Based on my experiences, I think the answer varies according to what each spirit needs in each pregnancy. I am grateful to know where my babies' spirits are...even though I still miss them and wish they could have been my babies.

With loving thoughts for all of us,
Katherine


----------



## Caring Touch (Sep 4, 2002)

Great question.

I am inclined to believe that every situation is different. Exaclty like the post above that mentioned varying circumstances. I don't think that there is any one set of rules.

The baby that I just lost after Christmas, I have a gut feeling will come back. I could be wrong about that, but that is just my sense at this time. I think that some babies just need the breif exposure and leave when they are ready, and I think that maybe at other times a baby spirit will realize, once in the mother, that it isn't the right time yet and will try again later.

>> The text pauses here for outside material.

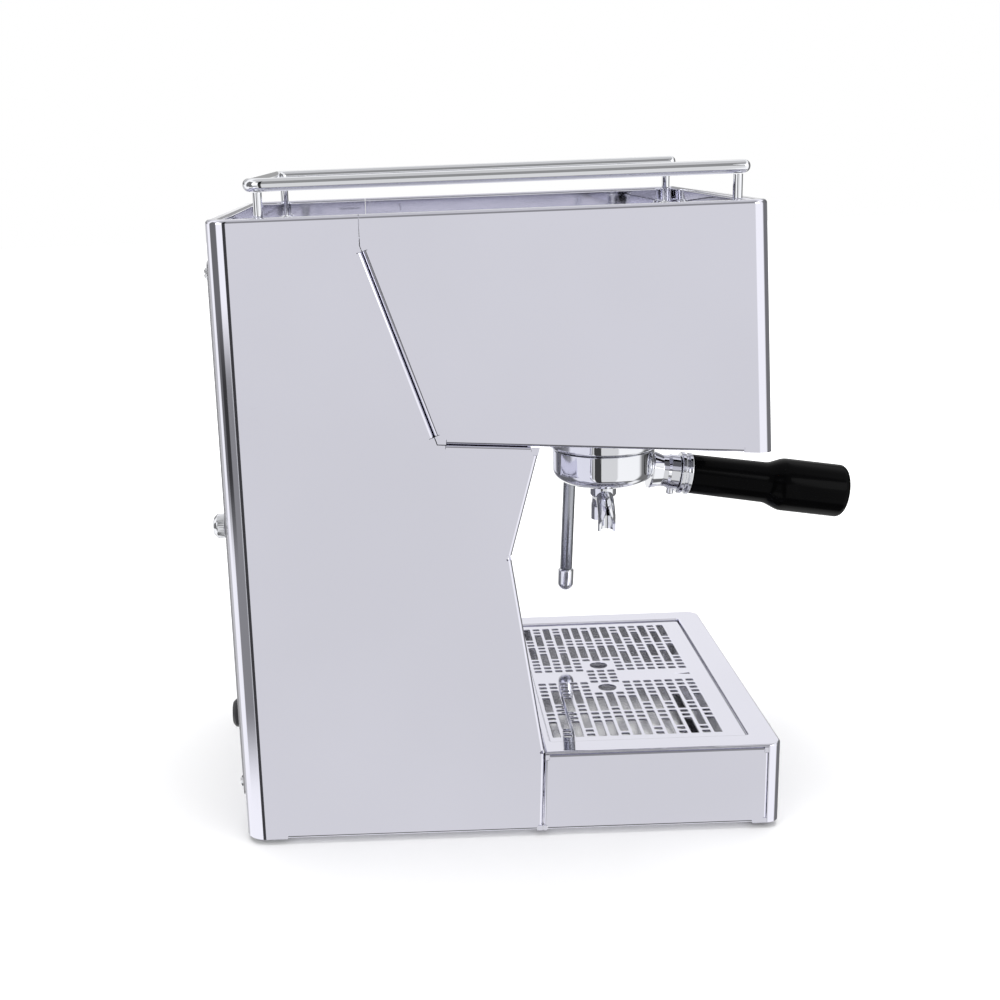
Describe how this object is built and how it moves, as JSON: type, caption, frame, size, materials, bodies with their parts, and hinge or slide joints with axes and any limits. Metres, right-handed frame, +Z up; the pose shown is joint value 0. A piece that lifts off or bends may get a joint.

But who knows. I am looking forward to seeing what the other women have to say.


----------



## naotalba (May 29, 2002)

My father lost his first wife and their unborn baby when he was very young. He told me once that he felt that my sister was the baby they had lost, come back to him.
For myself, I don't feel like my daughter will come back. I like to think of her in a better place, with other lost babies. It's comforting for me to think of her being with the babies of the other women on this board. I worry that she might miss me as much as I miss her, and I like the thought of her being helped by the children of the people who have helped me so much.


----------



## its_our_family (Sep 8, 2002)

I think a lot depends on when you think that a baby is a person. Some believe it is at birth. I believe that life begions at conception. So my little one had her very own soul. She is waiting to meet her family in heaven, and THAT gives me great comfort









Megan

Tracy 4/26/02
spirit babe (who I think I'll name...eventually) 11/19/02


----------



## moongazer (Sep 17, 2002)

I have wondered the same thing myself. At first, I wondered if my baby would try to come back to me but now I feel that she won't. I always felt like I would have four kids and that is what I have---three living and one spiritchild. We are not going to ttc again.
I picture my baby in heaven with my parents. My mom just died recently and she was very close to my kids. She was always asking me when she was going to have another baby to hold and now she has one forever. I named the baby after her...Mary Grace.


----------



## Ms. Mom (Nov 18, 2001)

This is a great topic. Thank you for starting this thread.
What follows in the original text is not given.